The Wildcats had a very disappointing opener after winning the West a season ago:

Perhaps it was the fact that it was their first game under new defensive coordinator Jim O’Neil. Or maybe tackling just wasn’t practiced enough in the days leading up to Northwestern’s matchup with the Spartans. Whatever the reasoning may be, the fact of the matter remains that the Wildcats’ defense, one so often praised for its “bend, don’t break” style of play under former defensive coordinator Mike Hankwitz, played sloppy.


Maryland 30, West Virginia 24

An impressive opening for the Terps, as they scored a mild upset here:

Maryland football was up 23-21 with about eight minutes to go in the game against West Virginia. The Mountaineers were lined up in the endzone primed to take away the lead late in the game but as quarterback Jarret Doege sailed the ball into the endzone, Maryland defensive back Jakorian Bennett jumped up and intercepted the ball giving the Terps possession while still ahead.

Quarterback Taulia Tagovailoa then inched the team down the field 20 yards in four plays to Maryland’s 40-yard line. On third down with five yards to go, Tagovailoa stepped back and launched a pass to his left where wide receiver Rakim Jarret caught the ball and raced into the endzone for a 60-yard touchdown to extend Maryland’s lead to 30-21.

Nebraska 52, Fordham 7

Happy Scott Frost Day!

It started out terrible, but ended up not too bad.

Here’s my instant reaction to Nebraska’s 52-7 win over Fordham.

It was a terrible start to the game. Our beloved Huskers looked flat and uninterested.

Nebraska fumbled. Had to punt. Fordham scored. Then things changed.

Adrian Martinez became an accurate quarterback that made good decisions. Other guys came to play - guys like Markese Stepp, Samori Toure, Austin Allen, and Omar Manning.

Rutgers 61, Temple 14

The Scarlet Knights had to wait a few extra days due to flooding, but started the year off right:

In the first home game played in front of fans in two years, Rutgers came through with a dominant 61-14 victory over Temple on Saturday. The offense struggled early on, but overall the Scarlet Knights played clean football and physically dominated its opponent. RU forced the Owls into many more miscues on the day including five turnovers and was able to capitalize throughout the game. Special teams play was excellent as well.

Michigan 47, Western Michigan 14

The Wolverines gave up a first drive touchdown, then wiped the blood off their lips and dominated:

Positives addressed include the rushing attack’s quick start to the season, an efficient display from the quarterback position and adjustments (!!!) made on the defensive side of the ball. From a negative standpoint, Ronnie Bell’s injury looms large, and there’s still a major question about Josh Gattis. Will Michigan learn a critical lesson from last year?

Iowa 34, Indiana 6

So much for Indiana being a legitimate threat to win the East:

On the Hawkeyes first drive, Tyler Goodson took a bread-and-butter zone run to the boundary 56 yards before 2 minutes elapsed from the clock. On the ensuing Hoosier possession, Riley Moss had his first of two pick-sixes (picks-six). The 14-0 lead set the tone for the rest of the game as Iowa never really had to dip an inch into the ocean of their playbook and the defense wreaked its usual havoc on the Hoosier offense.
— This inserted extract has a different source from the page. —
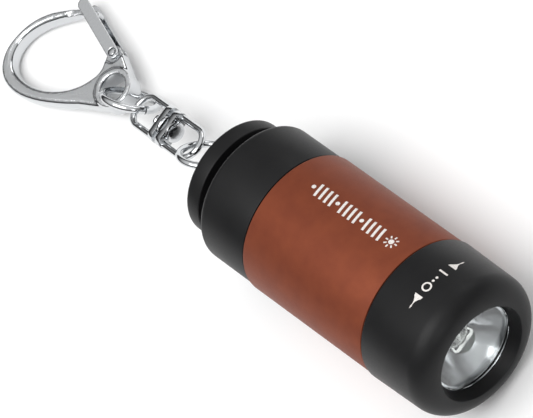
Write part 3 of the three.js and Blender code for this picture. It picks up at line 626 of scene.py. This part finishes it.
def led_cup():
    """The lamp's own small mirror cup, cast inside the dome, with the chip's phosphor drop in it."""
    floor = LED_REAR + 2.3
    outline = [
        (floor - 0.5, 0.9), (floor + 0.7, 1.35), (floor + 0.7, 1.2), (floor, 0.55), (floor, 0.02),
    ]
    cup = turned(outline, 48, bored=False)
    put(cup, TORCH, "led_cup", NICKEL, "lamp_module", "steel")
    drop = [(floor + 0.02, 0.5), (floor + 0.2, 0.62), *arc(floor + 0.2, 0, 0.62, 80, 8, 6)]
    gel = turned(drop, 32, bored=False)
    put(gel, TORCH, "led_gel", PHOSPHOR, "lamp_module", "led_dome")


# ------------------------------------------------------------------ torch: sleeve


def sleeve_tube():
    edge = 0.18
    inside = SLEEVE_R - SLEEVE_WALL
    outline = [
        *arc(-edge, SLEEVE_R - edge, edge, 0, 90, 4),
        *arc(SLEEVE_REAR + edge, SLEEVE_R - edge, edge, 90, 180, 4),
        (SLEEVE_REAR, inside), (0, inside),
    ]
    return put(
        turned(outline, 160), TORCH, "sleeve_tube", ALUMINIUM, "barrel", "brown_aluminium", "sleeve"
    )


# ------------------------------------------------------------------ printed marks

INK_THICKNESS = 0.03
SLEEVE_MARK_TURN = math.radians(-28)        # from the top towards +Y
HEAD_MARK_TURN = math.radians(-24)
HEAD_MARK_STATION = 6.8


def start_stencil():
    """An empty sheet over the top of the torch, to which flat shapes are added."""
    bpy.ops.object.select_all(action="DESELECT")
    bpy.ops.mesh.primitive_plane_add(size=1, location=(0, 0, 0))
    sheet = bpy.context.object
    begin_edit()
    bpy.ops.mesh.delete(type="VERT")
    return sheet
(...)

Crimson Quarry has not published an article since August 30.

Penn State 16, Wisconsin 10

It was scoreless at halftime, but the Nittany Lions had enough defense in the end:

The first half, in a word, was ugly. Neither Penn State nor Wisconsin could generate points, sending us into the break with a B1G-centric 0-0 score. The Nittany Lions in particular looked dreadful offensively, only mustering up one first down through the first 30 minutes. Who was to blame? Everyone. Everyone was to blame. The offensive line struggled. Clifford looked so-so at best. Mike Yurcich made some uninspiring calls. Other than not turning the ball over, the Penn State offense did nothing positive.
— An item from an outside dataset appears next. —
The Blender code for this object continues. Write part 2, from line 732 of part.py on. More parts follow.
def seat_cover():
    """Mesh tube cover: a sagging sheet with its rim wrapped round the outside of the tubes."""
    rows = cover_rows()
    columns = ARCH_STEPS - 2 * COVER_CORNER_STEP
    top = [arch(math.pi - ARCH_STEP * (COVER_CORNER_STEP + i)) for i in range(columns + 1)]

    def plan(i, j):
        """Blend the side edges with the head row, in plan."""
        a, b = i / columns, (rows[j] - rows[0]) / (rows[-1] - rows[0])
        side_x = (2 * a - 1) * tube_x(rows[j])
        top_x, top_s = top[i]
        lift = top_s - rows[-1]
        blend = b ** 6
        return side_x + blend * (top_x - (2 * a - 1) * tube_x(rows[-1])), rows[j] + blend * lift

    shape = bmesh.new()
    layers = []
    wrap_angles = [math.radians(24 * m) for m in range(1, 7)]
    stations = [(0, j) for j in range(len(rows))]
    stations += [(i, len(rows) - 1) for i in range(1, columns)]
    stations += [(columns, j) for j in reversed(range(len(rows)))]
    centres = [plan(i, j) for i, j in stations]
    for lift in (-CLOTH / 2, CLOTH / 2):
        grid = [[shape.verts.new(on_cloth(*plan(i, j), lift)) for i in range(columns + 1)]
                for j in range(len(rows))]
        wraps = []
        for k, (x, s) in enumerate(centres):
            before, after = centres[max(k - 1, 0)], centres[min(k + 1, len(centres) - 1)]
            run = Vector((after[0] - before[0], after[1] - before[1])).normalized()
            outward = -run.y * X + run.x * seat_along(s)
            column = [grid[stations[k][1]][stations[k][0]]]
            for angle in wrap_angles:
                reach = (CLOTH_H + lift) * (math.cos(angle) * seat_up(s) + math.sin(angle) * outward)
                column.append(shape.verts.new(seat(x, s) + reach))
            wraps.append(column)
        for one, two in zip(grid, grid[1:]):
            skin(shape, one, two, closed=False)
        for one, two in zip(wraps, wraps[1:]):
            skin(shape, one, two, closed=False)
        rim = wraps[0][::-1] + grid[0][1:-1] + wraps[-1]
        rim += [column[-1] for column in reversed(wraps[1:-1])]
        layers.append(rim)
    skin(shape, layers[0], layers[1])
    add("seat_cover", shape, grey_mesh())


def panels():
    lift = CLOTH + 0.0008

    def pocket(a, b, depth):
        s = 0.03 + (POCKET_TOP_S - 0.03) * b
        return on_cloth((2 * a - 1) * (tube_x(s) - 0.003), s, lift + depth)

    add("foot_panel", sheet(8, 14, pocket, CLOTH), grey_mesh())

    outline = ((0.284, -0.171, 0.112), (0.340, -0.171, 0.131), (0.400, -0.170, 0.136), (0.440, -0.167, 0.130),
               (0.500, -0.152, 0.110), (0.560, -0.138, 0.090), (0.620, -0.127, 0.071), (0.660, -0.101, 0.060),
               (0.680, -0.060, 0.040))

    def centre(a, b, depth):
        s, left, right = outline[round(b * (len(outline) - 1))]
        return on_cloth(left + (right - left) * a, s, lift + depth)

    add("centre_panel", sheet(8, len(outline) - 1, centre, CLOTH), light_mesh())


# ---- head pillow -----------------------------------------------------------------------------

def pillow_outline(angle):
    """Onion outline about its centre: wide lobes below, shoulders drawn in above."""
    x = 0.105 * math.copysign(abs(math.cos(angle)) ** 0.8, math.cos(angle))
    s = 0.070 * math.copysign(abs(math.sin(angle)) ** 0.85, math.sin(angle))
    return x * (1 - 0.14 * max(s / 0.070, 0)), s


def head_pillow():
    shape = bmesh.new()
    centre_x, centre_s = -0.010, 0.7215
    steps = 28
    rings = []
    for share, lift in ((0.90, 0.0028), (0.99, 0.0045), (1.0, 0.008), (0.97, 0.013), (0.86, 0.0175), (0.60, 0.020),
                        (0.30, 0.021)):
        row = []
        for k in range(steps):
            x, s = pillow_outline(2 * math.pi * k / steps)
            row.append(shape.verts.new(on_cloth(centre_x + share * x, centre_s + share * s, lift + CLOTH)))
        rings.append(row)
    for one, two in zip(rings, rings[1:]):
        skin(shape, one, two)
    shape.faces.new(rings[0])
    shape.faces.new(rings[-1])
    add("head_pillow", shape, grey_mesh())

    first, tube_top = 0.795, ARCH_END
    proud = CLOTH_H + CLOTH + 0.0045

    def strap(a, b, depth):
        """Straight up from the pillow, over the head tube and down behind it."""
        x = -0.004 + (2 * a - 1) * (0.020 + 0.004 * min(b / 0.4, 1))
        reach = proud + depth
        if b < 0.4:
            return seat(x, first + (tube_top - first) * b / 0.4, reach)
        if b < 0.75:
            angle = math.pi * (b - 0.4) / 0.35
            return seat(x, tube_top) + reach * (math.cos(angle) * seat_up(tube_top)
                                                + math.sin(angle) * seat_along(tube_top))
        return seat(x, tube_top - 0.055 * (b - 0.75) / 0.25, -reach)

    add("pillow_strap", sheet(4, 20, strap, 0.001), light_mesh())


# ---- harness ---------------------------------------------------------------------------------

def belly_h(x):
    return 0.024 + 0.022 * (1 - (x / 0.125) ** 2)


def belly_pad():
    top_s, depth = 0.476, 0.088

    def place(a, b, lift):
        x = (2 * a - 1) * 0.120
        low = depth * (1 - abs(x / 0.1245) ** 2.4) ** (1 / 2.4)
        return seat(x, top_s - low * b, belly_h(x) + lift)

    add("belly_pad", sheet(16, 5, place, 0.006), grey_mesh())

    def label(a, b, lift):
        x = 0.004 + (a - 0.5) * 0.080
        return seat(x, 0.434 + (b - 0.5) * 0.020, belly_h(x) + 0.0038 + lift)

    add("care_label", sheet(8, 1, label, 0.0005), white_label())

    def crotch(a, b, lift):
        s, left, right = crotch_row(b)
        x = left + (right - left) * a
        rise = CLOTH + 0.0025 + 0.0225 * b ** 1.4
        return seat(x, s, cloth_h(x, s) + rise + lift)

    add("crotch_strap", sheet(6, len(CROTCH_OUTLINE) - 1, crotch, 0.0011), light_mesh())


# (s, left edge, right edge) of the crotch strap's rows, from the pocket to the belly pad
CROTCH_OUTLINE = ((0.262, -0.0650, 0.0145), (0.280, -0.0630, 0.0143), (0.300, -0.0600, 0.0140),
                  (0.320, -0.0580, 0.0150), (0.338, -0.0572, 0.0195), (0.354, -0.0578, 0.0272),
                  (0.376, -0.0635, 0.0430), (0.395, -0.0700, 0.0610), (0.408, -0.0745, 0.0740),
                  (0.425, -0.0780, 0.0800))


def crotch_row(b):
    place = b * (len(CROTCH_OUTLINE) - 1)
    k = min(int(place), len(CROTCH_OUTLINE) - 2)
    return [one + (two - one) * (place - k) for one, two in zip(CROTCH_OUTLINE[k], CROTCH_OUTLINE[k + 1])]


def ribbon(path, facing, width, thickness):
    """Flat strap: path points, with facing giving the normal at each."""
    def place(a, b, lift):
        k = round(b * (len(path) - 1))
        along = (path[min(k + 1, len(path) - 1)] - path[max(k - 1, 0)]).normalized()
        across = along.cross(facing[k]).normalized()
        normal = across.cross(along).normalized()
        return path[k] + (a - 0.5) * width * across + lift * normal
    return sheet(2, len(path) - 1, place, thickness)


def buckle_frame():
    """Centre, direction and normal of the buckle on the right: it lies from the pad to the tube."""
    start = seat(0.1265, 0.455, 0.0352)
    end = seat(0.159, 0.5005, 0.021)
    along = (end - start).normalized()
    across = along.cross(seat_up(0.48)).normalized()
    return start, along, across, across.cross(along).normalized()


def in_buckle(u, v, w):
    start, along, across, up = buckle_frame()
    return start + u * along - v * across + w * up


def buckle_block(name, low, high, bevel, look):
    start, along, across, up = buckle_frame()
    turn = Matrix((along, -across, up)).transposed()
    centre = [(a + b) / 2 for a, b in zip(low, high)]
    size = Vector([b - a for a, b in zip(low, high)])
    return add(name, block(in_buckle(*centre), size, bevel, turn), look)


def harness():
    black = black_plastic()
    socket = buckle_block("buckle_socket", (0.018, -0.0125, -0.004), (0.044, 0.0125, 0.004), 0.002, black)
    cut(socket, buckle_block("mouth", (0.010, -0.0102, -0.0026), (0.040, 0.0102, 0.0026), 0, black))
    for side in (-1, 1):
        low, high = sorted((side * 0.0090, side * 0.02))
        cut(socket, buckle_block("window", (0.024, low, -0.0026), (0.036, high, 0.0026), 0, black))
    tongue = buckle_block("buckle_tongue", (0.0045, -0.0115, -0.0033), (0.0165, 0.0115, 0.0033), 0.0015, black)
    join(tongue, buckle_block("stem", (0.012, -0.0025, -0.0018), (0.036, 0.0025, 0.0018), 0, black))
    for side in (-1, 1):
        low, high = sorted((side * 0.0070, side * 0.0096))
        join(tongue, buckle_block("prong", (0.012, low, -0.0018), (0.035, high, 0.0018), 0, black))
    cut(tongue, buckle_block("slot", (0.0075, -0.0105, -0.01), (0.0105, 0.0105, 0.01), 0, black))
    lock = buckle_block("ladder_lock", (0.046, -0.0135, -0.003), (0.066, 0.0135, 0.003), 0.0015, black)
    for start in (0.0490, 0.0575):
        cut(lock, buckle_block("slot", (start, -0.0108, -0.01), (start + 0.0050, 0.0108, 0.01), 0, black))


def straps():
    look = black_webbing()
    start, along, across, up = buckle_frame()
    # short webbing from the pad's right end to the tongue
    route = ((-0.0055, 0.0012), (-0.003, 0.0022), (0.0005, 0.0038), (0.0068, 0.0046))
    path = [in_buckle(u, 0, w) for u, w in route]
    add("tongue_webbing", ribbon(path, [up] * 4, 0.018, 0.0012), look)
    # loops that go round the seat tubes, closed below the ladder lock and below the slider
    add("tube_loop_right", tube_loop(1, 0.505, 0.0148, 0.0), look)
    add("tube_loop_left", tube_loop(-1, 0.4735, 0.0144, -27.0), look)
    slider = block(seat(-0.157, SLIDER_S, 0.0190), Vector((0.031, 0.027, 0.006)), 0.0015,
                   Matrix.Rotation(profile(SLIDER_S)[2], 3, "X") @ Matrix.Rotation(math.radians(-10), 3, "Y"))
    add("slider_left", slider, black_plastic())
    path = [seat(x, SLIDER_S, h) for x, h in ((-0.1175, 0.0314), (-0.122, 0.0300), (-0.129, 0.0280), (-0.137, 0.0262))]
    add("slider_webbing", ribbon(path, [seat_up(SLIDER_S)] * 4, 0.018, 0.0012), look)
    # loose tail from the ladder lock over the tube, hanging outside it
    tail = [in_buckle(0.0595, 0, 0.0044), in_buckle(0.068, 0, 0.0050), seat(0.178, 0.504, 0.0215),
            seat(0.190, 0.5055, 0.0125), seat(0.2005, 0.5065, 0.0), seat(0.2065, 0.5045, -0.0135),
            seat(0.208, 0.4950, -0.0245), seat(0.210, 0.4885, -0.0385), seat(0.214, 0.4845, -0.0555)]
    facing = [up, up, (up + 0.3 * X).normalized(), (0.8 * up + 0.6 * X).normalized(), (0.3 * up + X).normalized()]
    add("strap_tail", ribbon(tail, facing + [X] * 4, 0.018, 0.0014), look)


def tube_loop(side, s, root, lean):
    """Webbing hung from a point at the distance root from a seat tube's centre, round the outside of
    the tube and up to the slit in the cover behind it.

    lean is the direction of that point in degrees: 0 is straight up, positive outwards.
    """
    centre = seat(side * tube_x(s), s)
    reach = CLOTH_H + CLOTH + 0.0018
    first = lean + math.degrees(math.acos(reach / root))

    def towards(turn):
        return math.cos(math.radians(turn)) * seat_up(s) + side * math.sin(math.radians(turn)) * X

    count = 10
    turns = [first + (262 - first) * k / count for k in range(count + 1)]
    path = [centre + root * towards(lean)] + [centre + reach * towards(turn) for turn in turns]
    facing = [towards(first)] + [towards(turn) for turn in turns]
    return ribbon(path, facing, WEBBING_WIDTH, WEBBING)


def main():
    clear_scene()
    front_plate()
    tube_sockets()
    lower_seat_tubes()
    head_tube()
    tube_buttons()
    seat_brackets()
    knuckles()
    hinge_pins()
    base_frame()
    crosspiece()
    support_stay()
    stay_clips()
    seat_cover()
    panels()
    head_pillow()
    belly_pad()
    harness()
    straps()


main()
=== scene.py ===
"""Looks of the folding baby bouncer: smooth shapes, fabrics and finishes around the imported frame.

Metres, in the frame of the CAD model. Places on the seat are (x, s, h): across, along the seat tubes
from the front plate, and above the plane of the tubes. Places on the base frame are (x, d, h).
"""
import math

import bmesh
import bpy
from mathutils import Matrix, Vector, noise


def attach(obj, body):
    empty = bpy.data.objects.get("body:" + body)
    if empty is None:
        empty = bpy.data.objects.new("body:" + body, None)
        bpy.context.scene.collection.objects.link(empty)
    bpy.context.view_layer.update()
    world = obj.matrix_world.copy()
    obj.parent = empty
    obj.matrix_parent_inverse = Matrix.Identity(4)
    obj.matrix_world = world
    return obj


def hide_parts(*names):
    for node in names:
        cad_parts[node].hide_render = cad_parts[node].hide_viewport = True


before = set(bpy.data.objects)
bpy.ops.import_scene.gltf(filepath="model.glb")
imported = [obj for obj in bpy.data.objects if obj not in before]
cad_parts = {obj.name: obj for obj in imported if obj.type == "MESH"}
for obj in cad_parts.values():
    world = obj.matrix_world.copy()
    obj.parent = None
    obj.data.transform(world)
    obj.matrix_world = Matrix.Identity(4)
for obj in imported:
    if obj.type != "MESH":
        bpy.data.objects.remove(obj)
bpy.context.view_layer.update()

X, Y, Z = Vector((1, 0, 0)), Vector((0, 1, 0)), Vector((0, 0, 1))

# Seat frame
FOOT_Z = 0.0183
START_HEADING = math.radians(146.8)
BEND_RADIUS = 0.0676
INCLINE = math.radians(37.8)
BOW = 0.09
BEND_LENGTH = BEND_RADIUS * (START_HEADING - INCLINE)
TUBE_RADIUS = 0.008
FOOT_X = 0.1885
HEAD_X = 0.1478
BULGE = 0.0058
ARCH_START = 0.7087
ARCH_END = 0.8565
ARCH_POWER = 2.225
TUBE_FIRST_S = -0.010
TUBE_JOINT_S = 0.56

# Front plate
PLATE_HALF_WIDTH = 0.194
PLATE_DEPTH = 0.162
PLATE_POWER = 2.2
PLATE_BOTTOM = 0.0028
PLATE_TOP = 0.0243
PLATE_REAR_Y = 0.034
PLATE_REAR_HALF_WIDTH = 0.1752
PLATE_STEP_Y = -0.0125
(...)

Bucky’s 5th Quarter knows that the Badgers have a lot to work on offensively:

QB Graham Mertz on moving on from the loss.

“It’s my job, it’s what I have to do. For me, I wouldn’t say ‘flush,’ (forget about the game) I gotta learn from it,” said Mertz. “Tomorrow morning, or tonight hop on and watch the tape, take out my key points that I have to get better at, what I need to do to help this team win. I just gotta learn and grow, it’s the biggest thing.”

Texas-San Antonio 37, Illinois 30

A week after knocking off Nebraska Illinois lost to a program that didn’t exist a decade ago:

With a chance to tie the game late, Artur Sitkowski and the Illini couldn’t march down the field to punch in the tying score. A Hail Mary heave as time expired was hauled in but out of bounds.

A disappointing end to a disappointing game for Illinois.

Purdue 30, Oregon State 21

Our friends at Building the Dam still saw some positives:

It sure was fun to watch college football again, despite the result. The defensive improvements look real and Chance Nolan gave the offense a much needed spark in the 4th quarter. Oregon State will look to re-group next week against Hawaii and get in the win column.

Non-Conference Opponents:

Notre Dame vs. Florida State - Played later today

Holy Cross 38, Connecticut 28 - The Huskies lost at home by double digits to an FCS team. Yikes.